In 2019, Ethias launched its Change Over plan to become carbon neutral by 2030 with an intermediate target of -30% by 2025. Thanks to the efforts deployed over the last years, the 2025 target has been reached as early as 2021, four years ahead of schedule.

 

Assuralia

logo of Assuralia

Assuralia, the trade association for insurance companies active on the Belgian market, proudly announced its adhesion to the United Nations Principles for Sustainable Insurance (PSI) thereby reinforcing social and environmental commitment. This is the biggest collaborative initiative between the United Nations and the insurance industry.

It’s not the first time that Assuralia takes measures to improve its sustainability efforts. Among them, there is fore instance the appointment of a Sustainability Manager within Assuralia, sustainability training for various functions within Belgian insurance companies, and among other initiatives, the establishment of a permanent working group on sustainability within Assuralia.

 

Alan

logo of Alan

The French scale-up Alan, known for its 100% digital health insurance offering is increasingly growing as a health partner for companies. In order to support its hypergrowth, the company has just raised 183 million euros in funding at a valuation of 2.7 billion euros.

Since the end 2020, Alan has been present in Belgium, making our country a priority market. Co-founder and CEO of Alan, Jean-Charles Samuelian-Werve, who recently moved to Brussels said that “Belgium is growing faster than France and Spain today .The difference we bring to the table compared to the historical players was quickly understood.
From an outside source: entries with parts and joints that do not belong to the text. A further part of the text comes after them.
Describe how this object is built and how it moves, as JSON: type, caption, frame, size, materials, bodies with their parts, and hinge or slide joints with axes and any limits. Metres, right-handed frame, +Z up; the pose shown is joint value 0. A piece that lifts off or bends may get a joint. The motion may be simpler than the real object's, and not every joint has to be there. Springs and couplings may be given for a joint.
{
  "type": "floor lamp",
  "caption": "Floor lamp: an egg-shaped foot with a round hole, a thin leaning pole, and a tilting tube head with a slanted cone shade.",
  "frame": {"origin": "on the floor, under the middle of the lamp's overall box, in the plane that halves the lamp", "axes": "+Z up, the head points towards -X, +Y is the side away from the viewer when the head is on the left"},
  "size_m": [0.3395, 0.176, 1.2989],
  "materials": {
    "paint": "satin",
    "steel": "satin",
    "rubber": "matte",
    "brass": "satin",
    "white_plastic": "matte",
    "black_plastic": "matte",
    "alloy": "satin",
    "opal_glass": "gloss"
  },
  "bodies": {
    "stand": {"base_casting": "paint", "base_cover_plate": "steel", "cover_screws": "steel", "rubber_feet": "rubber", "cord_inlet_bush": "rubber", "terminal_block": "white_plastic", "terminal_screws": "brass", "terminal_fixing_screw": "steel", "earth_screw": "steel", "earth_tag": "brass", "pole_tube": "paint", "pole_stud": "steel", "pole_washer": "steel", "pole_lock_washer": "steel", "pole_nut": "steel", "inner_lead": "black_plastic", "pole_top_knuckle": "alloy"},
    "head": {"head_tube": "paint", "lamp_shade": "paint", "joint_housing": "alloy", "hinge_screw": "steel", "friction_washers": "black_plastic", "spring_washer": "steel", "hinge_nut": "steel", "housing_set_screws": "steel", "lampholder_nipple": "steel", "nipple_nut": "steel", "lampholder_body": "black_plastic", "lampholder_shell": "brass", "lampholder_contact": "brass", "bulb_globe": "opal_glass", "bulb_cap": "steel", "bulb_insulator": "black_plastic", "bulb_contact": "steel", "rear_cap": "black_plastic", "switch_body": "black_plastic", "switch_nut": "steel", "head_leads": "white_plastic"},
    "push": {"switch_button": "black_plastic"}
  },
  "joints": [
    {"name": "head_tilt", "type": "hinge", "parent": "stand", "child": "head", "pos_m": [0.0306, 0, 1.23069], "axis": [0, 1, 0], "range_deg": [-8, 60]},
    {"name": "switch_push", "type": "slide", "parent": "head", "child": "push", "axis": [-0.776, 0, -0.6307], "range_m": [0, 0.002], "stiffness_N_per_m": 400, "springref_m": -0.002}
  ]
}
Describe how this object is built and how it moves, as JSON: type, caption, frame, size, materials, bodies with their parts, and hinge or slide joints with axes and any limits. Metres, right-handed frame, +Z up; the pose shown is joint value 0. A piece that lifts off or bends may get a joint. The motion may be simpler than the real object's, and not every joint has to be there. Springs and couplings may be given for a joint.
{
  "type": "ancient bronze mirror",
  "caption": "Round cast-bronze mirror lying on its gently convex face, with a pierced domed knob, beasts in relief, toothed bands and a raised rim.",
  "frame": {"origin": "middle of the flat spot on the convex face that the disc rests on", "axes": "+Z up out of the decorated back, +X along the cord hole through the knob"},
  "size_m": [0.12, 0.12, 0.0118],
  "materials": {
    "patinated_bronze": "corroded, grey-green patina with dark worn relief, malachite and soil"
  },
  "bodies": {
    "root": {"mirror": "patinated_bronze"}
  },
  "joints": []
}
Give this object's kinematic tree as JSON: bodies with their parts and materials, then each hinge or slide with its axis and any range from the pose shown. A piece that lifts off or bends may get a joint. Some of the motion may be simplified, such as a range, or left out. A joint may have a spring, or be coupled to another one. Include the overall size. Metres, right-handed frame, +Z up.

We can become the market leader,”

Alan clearly stands out thanks to its 100% digital approach to health insurance for companies and their employees and its successful application which is user-friendly and allows to make all type of actions: reimbursements, consultation, chat with a medical team, personalized health content. Another specificity is the offering of a sort of virtual clinic with doctors that its members can contact at any time.

In Belgium, Alan already holds 14,000 members in Belgium with companies such as Sodexo, IBA or Mithra. The gap between Alan’s current 14,000 members in Belgium and the 500,000 that the company is aiming for within 3 years in our country seems enormous, but with 183 million, the scale-up is giving itself the means to achieve its ambitions.